Conocer el Ayuntamiento permite aproximarse a la idea de que del poder y la grandeza tienen su clase dirigente. Salones imperiales, arañas de más de una tonelada con 250 bujías, todo está hecho con estilo y magnificencia, al punto tal que los entendidos aseguran que el edificio es superior en muchos aspectos al palacio de Buckingham.

Burguesa, liberal y progresista, Hamburgo reivindica su condición de ciudad libre o de ciudad-estado y sus dirigentes siguen creyendo que las cosas más importantes de Alemania no ocurren en Berlín, sino en Hamburgo. En la Argentina -salvo el caso reciente de la ciudad de Buenos Aires- no tenemos idea de lo que es el espíritu localista de una ciudad-estado con sus tradiciones añejas, su orgullo varias veces centenario y con una identidad regional que no reniega de la apertura al mundo y el desarrollo del comercio y las artes.

En Hamburgo los impuestos son altos y la recaudación excelente. Con los índices de crecimiento que exhibe, esas cifras no deben extrañar, como tampoco debería sorprender que la ciudad capitalista por excelencia mantenga vigente una de las legislaciones sociales más avanzadas del país.

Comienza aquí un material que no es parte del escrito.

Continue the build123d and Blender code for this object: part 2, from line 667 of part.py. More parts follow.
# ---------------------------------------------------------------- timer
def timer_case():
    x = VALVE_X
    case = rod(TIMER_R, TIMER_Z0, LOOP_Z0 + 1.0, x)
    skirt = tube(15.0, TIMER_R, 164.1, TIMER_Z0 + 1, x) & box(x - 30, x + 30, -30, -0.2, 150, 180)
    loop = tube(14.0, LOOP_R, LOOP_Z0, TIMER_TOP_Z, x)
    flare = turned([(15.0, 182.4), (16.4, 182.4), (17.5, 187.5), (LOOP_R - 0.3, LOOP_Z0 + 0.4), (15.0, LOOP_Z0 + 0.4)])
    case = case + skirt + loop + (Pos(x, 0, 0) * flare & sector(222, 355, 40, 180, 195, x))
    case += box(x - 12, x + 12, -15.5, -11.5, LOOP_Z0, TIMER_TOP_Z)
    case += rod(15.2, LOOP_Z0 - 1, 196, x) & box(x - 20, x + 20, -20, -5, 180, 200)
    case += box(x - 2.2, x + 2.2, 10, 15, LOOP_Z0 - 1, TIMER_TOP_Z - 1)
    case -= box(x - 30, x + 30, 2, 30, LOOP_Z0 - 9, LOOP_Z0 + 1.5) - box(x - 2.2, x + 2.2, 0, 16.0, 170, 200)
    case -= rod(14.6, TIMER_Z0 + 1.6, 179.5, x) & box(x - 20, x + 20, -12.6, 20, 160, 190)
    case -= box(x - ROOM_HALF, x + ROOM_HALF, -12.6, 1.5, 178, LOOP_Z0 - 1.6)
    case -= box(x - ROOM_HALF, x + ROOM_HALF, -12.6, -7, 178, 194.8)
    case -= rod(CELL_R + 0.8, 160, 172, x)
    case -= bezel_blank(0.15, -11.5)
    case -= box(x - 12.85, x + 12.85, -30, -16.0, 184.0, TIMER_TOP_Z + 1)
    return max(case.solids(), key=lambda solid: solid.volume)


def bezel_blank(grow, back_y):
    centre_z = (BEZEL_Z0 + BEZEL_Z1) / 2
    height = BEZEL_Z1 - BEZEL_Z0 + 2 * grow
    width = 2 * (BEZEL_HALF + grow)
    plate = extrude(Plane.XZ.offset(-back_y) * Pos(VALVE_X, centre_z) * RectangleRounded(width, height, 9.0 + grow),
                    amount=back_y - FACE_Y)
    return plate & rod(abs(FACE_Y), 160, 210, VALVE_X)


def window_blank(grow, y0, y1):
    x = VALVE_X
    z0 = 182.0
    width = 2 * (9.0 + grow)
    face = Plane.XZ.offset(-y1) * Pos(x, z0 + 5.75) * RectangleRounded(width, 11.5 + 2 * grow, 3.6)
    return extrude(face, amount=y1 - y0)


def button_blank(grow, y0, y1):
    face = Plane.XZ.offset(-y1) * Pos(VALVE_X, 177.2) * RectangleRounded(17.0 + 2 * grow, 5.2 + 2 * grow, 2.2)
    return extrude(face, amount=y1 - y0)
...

Basta recorrer las calles de Hamburgo, observar la ausencia de villas miseria y la abundancia de sus casas señoriales, para darse cuenta de la calidad de vida de sus clases propietarias, pero también de la sociedad en general. Curiosamente, y en contraste con la cultura yanqui y cierto exhibicionismo tercermundista, los ricos de Alemania del norte se distinguen por su recato y discreción o por su afición a promover y financiar actividades artísticas, algo que evoca ciertos hábitos medievales pero que, a decir verdad, son algo más reconfortantes que las costumbres consumistas y cholulas de muchos de nuestros ricos americanos que se enorgullecen de su ignorancia.

Sin embargo, no todas son rosas en la vida de esta ciudad. También aquí ha llegado la peste del racismo, algunos índices de desocupación y las cotidianas tensiones con las federaciones vecinas pertenecientes hasta hace diez años a la Alemania comunista.

La historia de Hamburgo en muchos aspectos es trágica. Aun hoy los «hamburgueses» recuerdan el incendio de 1842 que quemó más del veinte por ciento de la ciudad y la peste de 1892 en la que murieron más de ocho mil personas. Curiosamente, el incendio y la peste vinieron del puerto, el lugar que más influyó para la prosperidad y el progreso de la región.

En este siglo las tragedias no fueron pocas. Después de la Primera Guerra, Hamburgo fue la víctima codiciada por el tratado de Versalles y por una decisión política de los ganadores le expropiaron todos los barcos del puerto. Con la llegada de Hitler al poder las desgracias se aceleraron. A los rigores de la dictadura nacional socialista -no faltaron los campos de concentración, el exterminio de los judíos y la militarización de la economía- se sumaron luego los bombardeos de los Aliados. En julio de 1943 la aviación aliada destruyó casi la mitad de la ciudad y en esas dos noches murieron más de cuarenta mil personas.

En menos de un siglo, Hamburgo tuvo que levantarse tres veces de las cenizas. Como una paradoja histórica, una de las ciudades más pacíficas y comerciales de Europa, fue al mismo tiempo la víctima preferida de las guerras. Habrá que incluir en el listado de tragedias la ocupación napoleónica entre 1806 y 1814, invasión realizada en nombre de los ideales de la revolución francesa, pero para poner en práctica los hábitos de rapiña que movilizaron a los invasores de todos los tiempos.

Y a pesar de estas tragedias, a pesar de la violencia, la muerte y la destrucción, los vecinos de esta ciudad no se dieron por vencidos y ante cada caída dispusieron del talento y la presencia de ánimo necesarios como para reorganizar la ciudad y hacerla más rica, más hospitalaria y más bella. «La destrucción de la guerra fue una tragedia -dice un arquitecto- pero esto permitió poner en funcionamiento un proyecto urbano en donde los espacios verdes ocupan casi el veinte por ciento de la ciudad».

íCuántas enseñanzas para los argentinos y para los santafesinos en particular nos dejan estos pueblos y sus clases dirigentes, templadas en el sufrimiento y las desgracias! íCuántas lecciones para aprender a la hora de organizar una ciudad para que sea justa, libre y rica!